- [SET TASK]:
Repeat exactly, please, the lines that begin at the start of the listing and end at the line holding "TIP_HALF_X = 0.00235".

- [GIVEN INFORMATION]:

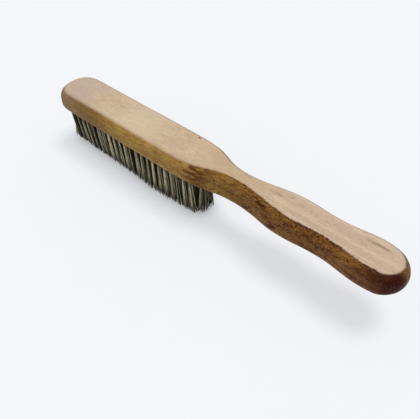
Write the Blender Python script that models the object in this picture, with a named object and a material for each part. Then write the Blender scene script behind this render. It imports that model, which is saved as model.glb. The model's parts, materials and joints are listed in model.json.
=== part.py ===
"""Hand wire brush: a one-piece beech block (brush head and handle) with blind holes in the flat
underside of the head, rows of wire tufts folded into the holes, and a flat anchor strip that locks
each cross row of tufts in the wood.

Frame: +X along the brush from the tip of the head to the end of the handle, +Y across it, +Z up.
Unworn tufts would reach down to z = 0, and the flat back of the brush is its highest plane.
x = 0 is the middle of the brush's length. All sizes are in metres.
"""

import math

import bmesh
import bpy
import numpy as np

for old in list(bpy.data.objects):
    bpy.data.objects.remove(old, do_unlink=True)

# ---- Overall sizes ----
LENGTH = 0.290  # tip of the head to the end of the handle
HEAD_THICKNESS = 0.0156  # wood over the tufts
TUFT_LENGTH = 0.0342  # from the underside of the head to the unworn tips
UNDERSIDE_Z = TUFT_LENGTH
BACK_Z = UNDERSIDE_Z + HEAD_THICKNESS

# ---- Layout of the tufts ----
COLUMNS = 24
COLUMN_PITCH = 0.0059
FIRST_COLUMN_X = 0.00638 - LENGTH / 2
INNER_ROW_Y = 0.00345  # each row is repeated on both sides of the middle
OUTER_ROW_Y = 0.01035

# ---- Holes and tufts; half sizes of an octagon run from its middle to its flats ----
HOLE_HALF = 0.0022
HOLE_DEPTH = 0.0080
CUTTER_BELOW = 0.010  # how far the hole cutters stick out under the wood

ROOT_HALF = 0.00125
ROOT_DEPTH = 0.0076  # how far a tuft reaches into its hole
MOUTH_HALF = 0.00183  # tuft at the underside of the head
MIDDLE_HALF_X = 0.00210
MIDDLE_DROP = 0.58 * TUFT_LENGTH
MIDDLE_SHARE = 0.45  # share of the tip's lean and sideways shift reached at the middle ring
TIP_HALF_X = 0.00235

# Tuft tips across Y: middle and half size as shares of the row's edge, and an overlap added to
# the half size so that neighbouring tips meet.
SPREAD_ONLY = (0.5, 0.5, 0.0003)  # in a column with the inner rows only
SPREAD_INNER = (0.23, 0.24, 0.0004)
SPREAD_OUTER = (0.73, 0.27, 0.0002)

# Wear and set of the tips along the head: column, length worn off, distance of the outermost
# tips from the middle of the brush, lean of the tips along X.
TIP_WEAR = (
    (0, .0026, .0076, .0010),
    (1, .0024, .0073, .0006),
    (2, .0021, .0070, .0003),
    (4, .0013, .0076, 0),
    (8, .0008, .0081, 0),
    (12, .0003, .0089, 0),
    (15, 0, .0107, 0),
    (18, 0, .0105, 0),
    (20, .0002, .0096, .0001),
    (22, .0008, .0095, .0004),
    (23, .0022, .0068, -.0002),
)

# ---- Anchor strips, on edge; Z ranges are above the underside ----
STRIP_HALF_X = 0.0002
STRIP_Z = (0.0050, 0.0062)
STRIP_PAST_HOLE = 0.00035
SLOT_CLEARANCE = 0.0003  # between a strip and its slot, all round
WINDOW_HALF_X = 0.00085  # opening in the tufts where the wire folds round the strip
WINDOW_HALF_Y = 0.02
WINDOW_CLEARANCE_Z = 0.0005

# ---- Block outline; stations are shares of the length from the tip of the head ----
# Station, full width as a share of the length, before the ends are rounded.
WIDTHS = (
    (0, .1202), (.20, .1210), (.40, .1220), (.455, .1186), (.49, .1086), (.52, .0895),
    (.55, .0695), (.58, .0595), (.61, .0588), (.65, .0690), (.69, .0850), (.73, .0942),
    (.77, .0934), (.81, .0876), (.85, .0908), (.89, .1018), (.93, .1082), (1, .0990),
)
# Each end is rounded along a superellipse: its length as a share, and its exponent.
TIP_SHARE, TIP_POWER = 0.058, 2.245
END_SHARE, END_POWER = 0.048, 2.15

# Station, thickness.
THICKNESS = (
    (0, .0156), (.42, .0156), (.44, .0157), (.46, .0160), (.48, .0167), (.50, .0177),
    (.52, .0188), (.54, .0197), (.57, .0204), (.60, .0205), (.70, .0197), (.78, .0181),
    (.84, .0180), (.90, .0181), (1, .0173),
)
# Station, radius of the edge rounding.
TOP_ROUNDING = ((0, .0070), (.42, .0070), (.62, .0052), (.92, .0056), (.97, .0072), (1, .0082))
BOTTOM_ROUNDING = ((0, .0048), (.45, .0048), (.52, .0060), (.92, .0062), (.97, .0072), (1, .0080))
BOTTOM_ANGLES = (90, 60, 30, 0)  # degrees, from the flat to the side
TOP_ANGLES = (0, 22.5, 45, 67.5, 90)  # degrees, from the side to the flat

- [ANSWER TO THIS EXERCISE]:
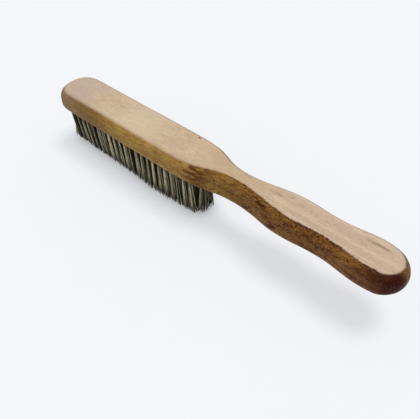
Write the Blender Python script that models the object in this picture, with a named object and a material for each part. Then write the Blender scene script behind this render. It imports that model, which is saved as model.glb. The model's parts, materials and joints are listed in model.json.
=== part.py ===
"""Hand wire brush: a one-piece beech block (brush head and handle) with blind holes in the flat
underside of the head, rows of wire tufts folded into the holes, and a flat anchor strip that locks
each cross row of tufts in the wood.

Frame: +X along the brush from the tip of the head to the end of the handle, +Y across it, +Z up.
Unworn tufts would reach down to z = 0, and the flat back of the brush is its highest plane.
x = 0 is the middle of the brush's length. All sizes are in metres.
"""

import math

import bmesh
import bpy
import numpy as np

for old in list(bpy.data.objects):
    bpy.data.objects.remove(old, do_unlink=True)

# ---- Overall sizes ----
LENGTH = 0.290  # tip of the head to the end of the handle
HEAD_THICKNESS = 0.0156  # wood over the tufts
TUFT_LENGTH = 0.0342  # from the underside of the head to the unworn tips
UNDERSIDE_Z = TUFT_LENGTH
BACK_Z = UNDERSIDE_Z + HEAD_THICKNESS

# ---- Layout of the tufts ----
COLUMNS = 24
COLUMN_PITCH = 0.0059
FIRST_COLUMN_X = 0.00638 - LENGTH / 2
INNER_ROW_Y = 0.00345  # each row is repeated on both sides of the middle
OUTER_ROW_Y = 0.01035

# ---- Holes and tufts; half sizes of an octagon run from its middle to its flats ----
HOLE_HALF = 0.0022
HOLE_DEPTH = 0.0080
CUTTER_BELOW = 0.010  # how far the hole cutters stick out under the wood

ROOT_HALF = 0.00125
ROOT_DEPTH = 0.0076  # how far a tuft reaches into its hole
MOUTH_HALF = 0.00183  # tuft at the underside of the head
MIDDLE_HALF_X = 0.00210
MIDDLE_DROP = 0.58 * TUFT_LENGTH
MIDDLE_SHARE = 0.45  # share of the tip's lean and sideways shift reached at the middle ring
TIP_HALF_X = 0.00235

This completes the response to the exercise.